The McIntosh sisters: ‘We can learn a lot from each other’
For Summer, the success has come at lightning pace over the last couple of years. She was fourth in the 200m butterfly at Tokyo 2020 and is now considered the world’s best in that event.
The Olympic Summer Games Paris 2024 are just next year.
“Everything's moved really quickly,” she said of her progression. “Every time I go to a major competition internationally, there's so much to learn. Paris – if I make the team – is a nine-day meet, which is going to be very exhausting. Not just physically but also mentally – and that's something that is probably the hardest thing to learn and manage.”
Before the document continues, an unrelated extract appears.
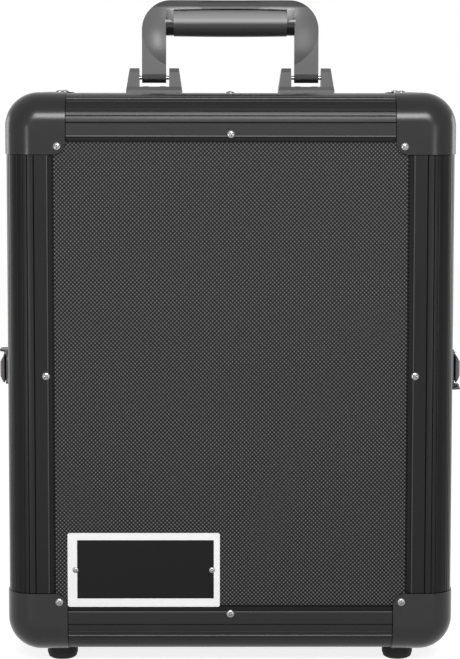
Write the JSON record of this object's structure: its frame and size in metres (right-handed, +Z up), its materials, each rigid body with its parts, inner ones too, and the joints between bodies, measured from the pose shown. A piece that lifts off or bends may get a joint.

The sisters are thankful for each other, however, and Brooke – even as the older sister – has watched her younger sibling with an athlete’s eye, always open to the learnings she can glean, as well.
“I think we can learn a lot from each other,” she said. “Being able to learn from not only mine but also Summer’s experience... that's really good.”
Brooke also has Olympic experience under her belt: She competed with a former partner at the Youth Olympic Games Lausanne 2020, finishing in fourth place.
What has Summer’s senior success taught Brooke? “Hard work: There's nothing that can replace hard work. No amount of talent, anything. If you put in the hours, working in the right way, a smart way. That’s how you truly improve.”
Brooke would like to book a spot at Milano Cortina 2026, but for now is focused on the long game - and getting stronger internationally.
“I definitely think 2026 is in our sights,” she said. “It's one of the long-term goals that we want to achieve. But to get there, we have to focus season by season.”
The Olympic dreams of two sisters – one swimming underwater, and the other skating on top of a frozen body of it.